Many young people in their teens and 20s do not even know major hit songs and singers exist. But it is also true that there are some enthusiastic fans who enjoy the enka music as a hobby and entertainment.
(The most typical of such fans is Yutaka OE who came into the spotlight in a TV program, was apprenticed to Saburo KITAJIMA, and made his professional debut.)
In an event held in Sao Paulo, Brazil in 2007 to celebrate the 100th anniversary of Japanese immigration, enka songs, instead of J-pop songs, were performed as Japanese music.
(There are also Japanese-descended enka singers from South America, such as Vanesa OSHIRO and Kanako MINAMI.)
That is one example of how deeply rooted the image that "Japanese music always means enka" is in foreign countries.
Other examples of acceptance of enka music in other countries include the fact that the national anthem and pops of Ethiopia, Africa, are very similar to Japanese enka songs in terms of yona nuki scale and singing style. This is because Ethiopian soldiers who stopped in Japan during the Korean War were impressed by the enka music, studied its characteristics, and introduced these characteristics into their own music. Takashi HOSOKAWA, Harumi MIYAKO, and other Japanese enka singers are also accepted widely in Ethiopia.
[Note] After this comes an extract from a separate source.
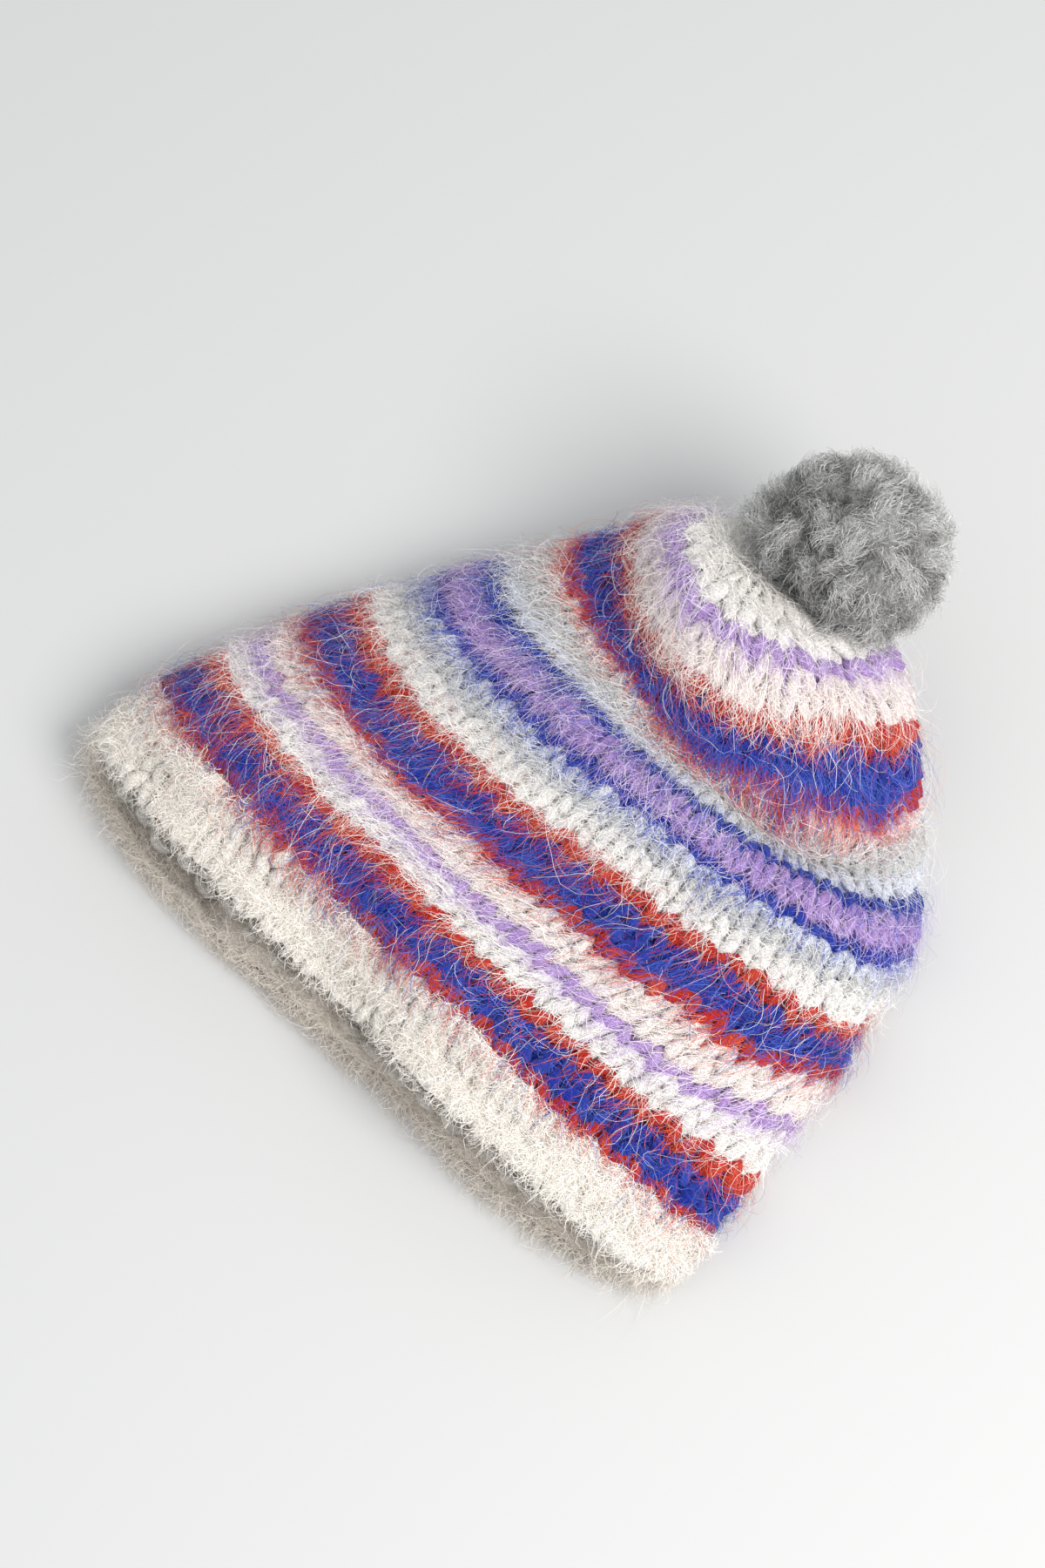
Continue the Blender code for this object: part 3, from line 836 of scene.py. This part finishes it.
def leg_roots(name, places, chance):
    """Roots on the stitches' legs: rows, wales, heights and yarns."""
    kind = dict(zip(ROOT_COLUMNS, LEG_ROOTS[name]))
    rows, wales, widths = (np.repeat(values, 2 * kind["each"]) for values in places)
    pitch = stitch_pitch(rows, wales, widths)
    density = np.clip(pitch / FULL_PITCH, LEAST_KEPT, 1) * shagginess(rows, wales) ** kind["thinning"]
    keep = chance.random(len(rows)) < density
    rows, wales, widths, pitch = rows[keep], wales[keep], widths[keep], pitch[keep]
    count = len(rows)
    along, across, height, plump = leg_course(chance.uniform(kind["from_share"], kind["to_share"], count))
    lean = np.where(chance.random(count) < 0.5, -1.0, 1.0)
    offset = chance.uniform(-ROOT_SPREAD, ROOT_SPREAD, count)
    slender = np.minimum(pitch / FULL_PITCH, 1)
    first = rows + ROW_SHIFTS[rows.astype(int)]
    root_rows = first + (along - offset * plump * ROOT_ALONG) * stitch_rows(rows)
    root_wales = wales + widths * (0.5 + lean * (across + offset * plump * LEG_WIDTH * ROOT_ACROSS))
    heights = (height + plump * LEG_THICKNESS * np.sqrt(1 - offset**2) * ROOT_UP) * slender
    return root_rows, root_wales, heights, row_yarn(rows)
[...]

These examples imply that the enka music is not just for Japanese people any longer and is spreading worldwide.
Korean enka (trot)
In the Republic of Korea, one of the popular music genres (after the Showa period when the genre turned to the one called "minjung gayo") called trot has been greatly influenced by Japanese enka. The word 'yonga,' the Korean reading of 'enka,' was often used to refer to trot until the Chung-hee PARK administration after the war, but as subsequent anti-Japanese manner movements did not allow the use of the Japanese-derived word enka (yonga), the name trot came to be used exclusively.
Because many enka songs deal with sadness and sorrow of parting, heartbreak, etc., they are usually written in minor keys. Most songs in major keys use the yona nuki scale.